En Italia, los dos grandes intermediadores de la primera República, la Democracia Cristiana y el Partido Comunista Italiano, entraron en crisis, por distintos motivos, en los años noventa del pasado siglo. La política italiana se sumergió en una fase caótica o desordenada de la que aún no ha salido. Primero fueron los años de Silvio Berlusconi, un pionero de la política antiestablishment, luego el primer Gobierno tecnocrático de Mario Monti, después la victoria de una fuerza anti-partidos, el Movimiento 5 Estrellas, luego el Gobierno tecnocrático de Mario Draghi y ahora la victoria de Giorgia Meloni. Este ciclo de gobiernos antiestablishment y tecnocráticos no se ha cerrado. Meloni no es más que el último eslabón (y el más peligroso) de una cadena de gobernantes que no han conseguido reordenar la política italiana. Lo único que quedaba por probar era una alianza de la extrema derecha con los restos del berlusconismo. El descrédito de los partidos en Italia impide que la competición política se estabilice.

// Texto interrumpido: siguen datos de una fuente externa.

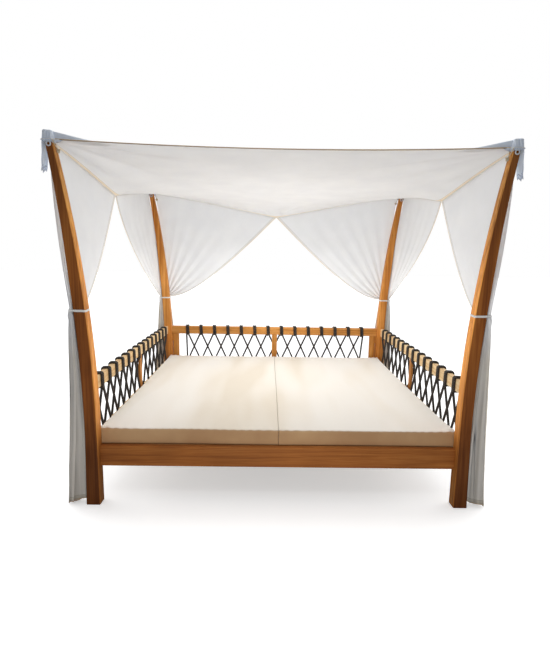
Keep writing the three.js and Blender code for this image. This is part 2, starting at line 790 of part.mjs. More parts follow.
// One curtain. Its own axes are a along the canopy's edge, n outward and z up, and u runs from
// the post (0) to the free edge (1). It falls from the edge in folds that close up at the tie,
// and below the tie its tail opens again down to the hem.
function curtainGeometry(curtain) {
  const bundleFold = (bundleDepth - clothThickness) / 2;
  const tieTop = curtain.tieHeight + tieHeight / 2 + tieRoom;
  const tieBottom = curtain.tieHeight - tieHeight / 2 - tieRoom;
  const bundleN = curtain.backing(tieTop) + clothGap + bundleDepth / 2;
  const columns = foldCount * foldSteps;
  const levels = [];
  for (let i = 0; i <= drapeSteps; i += 1) {
    const t = i / drapeSteps;
    const bulge = drapeBulge * Math.sin(Math.PI * t);
    levels.push({
      fold: bundleFold * t + bulge,
      point: (u) => {
        const top = curtain.top(u);
        const z = bezier(top.z, curtain.control(u).z, tieTop, t);
        const fallen = Math.min(1, (top.z - z) / (top.z - tieTop));
        const n = THREE.MathUtils.lerp(top.n, bundleN, fallen) + bulge;
        return { a: bezier(top.a, curtain.control(u).a, curtain.tie(u), t), n, z };
      },
    });
  }
  for (let i = 0; i <= tailSteps; i += 1) {
    const t = i / tailSteps;
    const z = THREE.MathUtils.lerp(tieBottom, hemHeight, t);
    const spread = THREE.MathUtils.lerp(bundleDepth, curtain.hemSpread, t ** (3 / 4));
    const n = i === 0 ? bundleN : curtain.backing(z) + clothGap + spread / 2;
    levels.push({
      fold: (spread - clothThickness) / 2,
      point: (u) => ({ a: THREE.MathUtils.lerp(curtain.tie(u), curtain.hem(u), t), n, z }),
    });
  }
  const face = (side) => levels.map(({ fold, point }) => {
    const width = Math.abs(point(1).a - point(0).a);
    return evenSteps(0, 1, columns).map((u) => {
      const { a, n, z } = point(u);
      const turn = 2 * Math.PI * foldCount * u;
      const slope = 2 * Math.PI * foldCount * fold * Math.cos(turn) / width;
      const thickness = clothThickness * Math.min(foldSlopeCap, Math.hypot(1, slope));
      return curtain.place(a, n + fold * Math.sin(turn) + side * thickness / 2, z);
    });
  });
  return slab(face(1), face(-1));
}

// A curtain from a side edge. end is -1 for the front one and 1 for the back one.
function sideCurtain(end, tieLevel, reach, dip) {
  const postY = end * (halfDepth - bundleInset);
  const fromY = end * (hoodInnerY - curtainHoodGap);
  const toY = apexY + end * apexGap;
  return {
    tieHeight: tieLevel,
    hemSpread: sideTailSpread,
    backing: postOuter,
    top: (u) => {
      const y = THREE.MathUtils.lerp(fromY, toY, u);
      const z = onStations(stationsY, sideEdgeZ, y) - clothThickness / 2 - clothGap;
      return { a: y, n: onStations(stationsY, sideEdgeX, y), z };
    },
    control: (u) => ({
      a: THREE.MathUtils.lerp(postY, reach, u),
      z: THREE.MathUtils.lerp((canopyTipHeight + tieLevel) / 2, dip, u),
    }),
    tie: (u) => postY - end * bundleWidth * u,
    hem: (u) => postY - end * sideTailWidth * u,
    place: (a, n, z) => new THREE.Vector3(n, a, z),
  };
}

// The right half of the back has one curtain, from the hood to the low middle of the edge
function backCurtain() {
  const tieX = postOuter(backTieHeight) - bundleInset;
  const fromX = hoodInnerX - curtainHoodGap;
  return {
    tieHeight: backTieHeight,
    hemSpread: backTailSpread,
    backing: () => halfDepth,
    top: (u) => {
      const x = THREE.MathUtils.lerp(fromX, apexGap, u);
      const z = onStations(stationsX, backEdgeZ, x) - clothThickness / 2 - clothGap;
      return { a: x, n: backEdgeY, z };
    },
    control: (u) => ({
      a: THREE.MathUtils.lerp(tieX, backDrapeReach, u),
      z: THREE.MathUtils.lerp((canopyTipHeight + backTieHeight) / 2, backDrapeDip, u),
    }),
    tie: (u) => tieX - bundleWidth * u,
    hem: (u) => tieX - backTailWidth * u,
    place: (a, n, z) => new THREE.Vector3(a, n, z),
  };
}

function addCurtains() {
  const front = curtainGeometry(sideCurtain(-1, frontTieHeight, -frontDrapeReach, frontDrapeDip));
  const rear = curtainGeometry(sideCurtain(1, backTieHeight, backSideDrapeReach, backSideDrapeDip));
  const back = curtainGeometry(backCurtain());
  for (const [name, sign] of [['left', -1], ['right', 1]]) {
    add(`curtain_${name}_front`, mirrored(front, sign, 1), cloth);
    add(`curtain_${name}_back`, mirrored(rear, sign, 1), cloth);
    add(`curtain_back_${name}`, mirrored(back, sign, 1), cloth);
  }
}

function roundedLoop(path, lowX, highX, lowY, highY, radius) {
  path.moveTo(highX, lowY + radius);
  path.absarc(highX - radius, highY - radius, radius, 0, Math.PI / 2, false);
  path.absarc(lowX + radius, highY - radius, radius, Math.PI / 2, Math.PI, false);
  path.absarc(lowX + radius, lowY + radius, radius, Math.PI, Math.PI * 3 / 2, false);
  path.absarc(highX - radius, lowY + radius, radius, Math.PI * 3 / 2, Math.PI * 2, false);
  return path;
}

// A strap round the right front post and what is bundled on its outer side and, on request, behind it
function tieGeometry(level, bundleBehind) {
  const bottom = level - tieHeight / 2;
  const lowX = postInner(bottom) - fitGap;
  const highX = postOuter(level + tieHeight / 2 + tieRoom) + clothGap + bundleDepth + fitGap;
  const lowY = -halfDepth - fitGap - (bundleBehind ? clothGap + bundleDepth : 0);
  const highY = -halfDepth + postDepthAt(bottom) + fitGap;
  const t = tieThickness;
  const strap = roundedLoop(new THREE.Shape(), lowX - t, highX + t, lowY - t, highY + t, tieCorner + t);
  strap.holes.push(roundedLoop(new THREE.Path(), lowX, highX, lowY, highY, tieCorner));
  const settings = { depth: tieHeight, bevelEnabled: false, curveSegments: 3 };
  const geometry = new THREE.ExtrudeGeometry(strap, settings);
  geometry.translate(0, 0, bottom);
  geometry.deleteAttribute('normal');
  geometry.deleteAttribute('uv');
  return mergeVertices(geometry);
}

function addTies() {
  const front = tieGeometry(frontTieHeight, false);
  const back = tieGeometry(backTieHeight, true);
  for (const [name, sign] of [['left', -1], ['right', 1]]) {
    add(`tie_front_${name}`, mirrored(front, sign, 1), tape);
    add(`tie_back_${name}`, mirrored(back, sign, -1), tape);
  }
}

addPostsAndHoods();
addBedFrame();
addCentreSupport();
addSlats();
addMattresses();
addPanels();
addCanopy();
addCurtains();
addTies();

// The curtain tails reach further behind the posts than the hoods do in front of them
const bounds = new THREE.Box3().setFromObject(daybed);
daybed.position.y = -(bounds.min.y + bounds.max.y) / 2;

export default daybed;
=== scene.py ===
# %% [markdown]
# # An outdoor daybed with a canopy
# The real object is a low wooden platform for two mattresses. Four corner posts bend outward like sabres,
# three sides have a low panel laced with cord, and a cloth canopy with tied curtains hangs between the
# tips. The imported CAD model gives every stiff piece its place. This lesson keeps the wood as it is and
# gives it grain, and builds the cloth, the cord and the mattresses again as soft things.

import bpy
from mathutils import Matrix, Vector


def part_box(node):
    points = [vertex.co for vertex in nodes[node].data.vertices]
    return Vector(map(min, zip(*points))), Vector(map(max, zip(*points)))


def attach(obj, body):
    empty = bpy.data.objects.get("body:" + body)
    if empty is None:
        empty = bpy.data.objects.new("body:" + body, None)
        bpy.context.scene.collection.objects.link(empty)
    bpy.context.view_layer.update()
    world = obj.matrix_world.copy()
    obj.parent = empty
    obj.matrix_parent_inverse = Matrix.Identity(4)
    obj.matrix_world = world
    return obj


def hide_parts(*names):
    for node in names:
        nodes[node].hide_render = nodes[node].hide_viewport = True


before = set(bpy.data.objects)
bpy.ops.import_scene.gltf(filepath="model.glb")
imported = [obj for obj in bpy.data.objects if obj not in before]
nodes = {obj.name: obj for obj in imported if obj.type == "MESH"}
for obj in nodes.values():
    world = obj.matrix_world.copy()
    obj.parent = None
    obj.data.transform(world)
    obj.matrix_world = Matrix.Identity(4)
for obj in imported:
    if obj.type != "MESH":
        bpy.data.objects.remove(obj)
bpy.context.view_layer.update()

# %% The other libraries
import math

import bpy
import numpy as np
from mathutils import Euler, Matrix, Vector, noise

bpy.ops.object.select_all(action="DESELECT")

# %% [markdown]
# ## The camera
# The photograph was taken from just in front of the bed, a little left of the middle and above the panels.
# A camera fitted to the posts, rails and mattress edges gives its place, its turn, its tilt and its angle
# of view. It is built from its own three axes, because that keeps the small roll of the picture.

# %% Camera
camera_place = Vector((-0.0737, -3.5047, 1.4052))
camera_turn, camera_tilt, camera_roll = 0.01208, 0.15997, 0.01598
picture_height, focal_pixels, shift_pixels = 660, 463.956, 2.46
sensor_width = 36

forward = Vector((
    math.sin(camera_turn) * math.cos(camera_tilt),
    math.cos(camera_turn) * math.cos(camera_tilt),
    -math.sin(camera_tilt),
))
level_right = Vector((math.cos(camera_turn), -math.sin(camera_turn), 0))
level_up = level_right.cross(forward)
right = level_right * math.cos(camera_roll) + level_up * math.sin(camera_roll)
up = level_up * math.cos(camera_roll) - level_right * math.sin(camera_roll)

bpy.ops.object.camera_add()
camera = bpy.context.object
camera.name = "camera"
camera.data.sensor_width = sensor_width
camera.data.lens = sensor_width * (focal_pixels / picture_height)
camera.data.shift_x = shift_pixels / picture_height
axes = Matrix((right, up, -forward)).transposed().to_4x4()
camera.matrix_world = Matrix.Translation(camera_place) @ axes
bpy.context.scene.camera = camera
print("lens", round(camera.data.lens, 2), "mm")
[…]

Con la suficiente distancia, el fenómeno subyacente a estos dos últimos episodios en Chile y en Italia puede interpretarse en términos de intermediación fallida. La desconfianza hacia los partidos tradicionales o hacia las élites del establishment rompe los mecanismos de mediación que permitían ordenar los procesos políticos de forma más o menos previsible e inteligible para representantes y representados. El desorden político de nuestro tiempo es, ante todo, consecuencia de los procesos de desintermediación que se están viviendo en la política, pero también en muchos otros ámbitos de la sociedad. Sabemos de lo que nos estamos alejando (la intermediación clásica), pero no somos capaces de anticipar lo que no espera.